Non c’è una nota sbagliata in The Joshua Tree e gli undici brani, uno in fila all’altro, non sono altro che un percorso che dalla luce porta all’oscurità. La sequenza iniziale, poi, con i tre singoli “Where the Streets Have No Name”, “I Still Haven’t Found What I’m Looking For” e “With or Without You” snocciolati uno dopo l’altro, è da veri e propri miracolati. Senza dimenticare il mormorio sommesso di “Running to Stand Still” e l’orazione funebre di “One Tree Hill”. Che dire: uno degli album centrali del Rock anni Ottanta, che divenne una hit perché capace di unire in un colpo solo due cose allo stesso tempo così lontane e così vicine: melodia e visione.

Uscito il 9 marzo 1987, l’album andò dritto al numero 1 negli Usa e in Gran Bretagna. In America batté il record di rapidità di vendite e a Dublino, disponibile a partire dalla mezzanotte, vista l’incessante richiesta, si formarono code fuori dai negozi – e la leggenda vuole che, tra le persone lì presenti, ci fossero anche Elvis Costello e la moglie Cait O’Riordan, all’epoca bassista dei Pogues.

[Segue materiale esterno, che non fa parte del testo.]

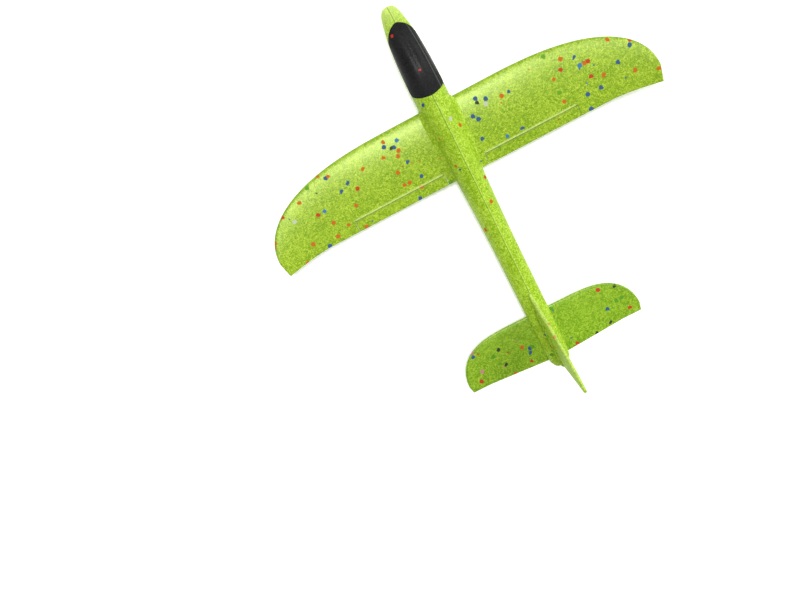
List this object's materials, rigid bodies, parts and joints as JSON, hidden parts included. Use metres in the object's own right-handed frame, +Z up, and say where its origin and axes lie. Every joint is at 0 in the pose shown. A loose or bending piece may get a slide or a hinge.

Concluso il pellegrinaggio americano l’anno successivo con Rattle and Hum – un progetto multimediale che comprendeva un album e un film, entrambi accolti molto severamente negli Usa - , i quattro irlandesi presero armi e bagagli e si trasferirono a Berlino, capendo che ormai i tempi erano maturi per un radicale mutamento sonoro e visivo. Nell’ex sala da ballo precedentemente usata da David Bowie, Iggy Pop, Depeche Mode, David Sylvian, Nick Cave e Marillion per incidere i loro capolavori – i famosissimi Hansa Tonstudios – presero forma le canzoni di quello che sarà Achtung Baby. Ma questa è un’altra storia.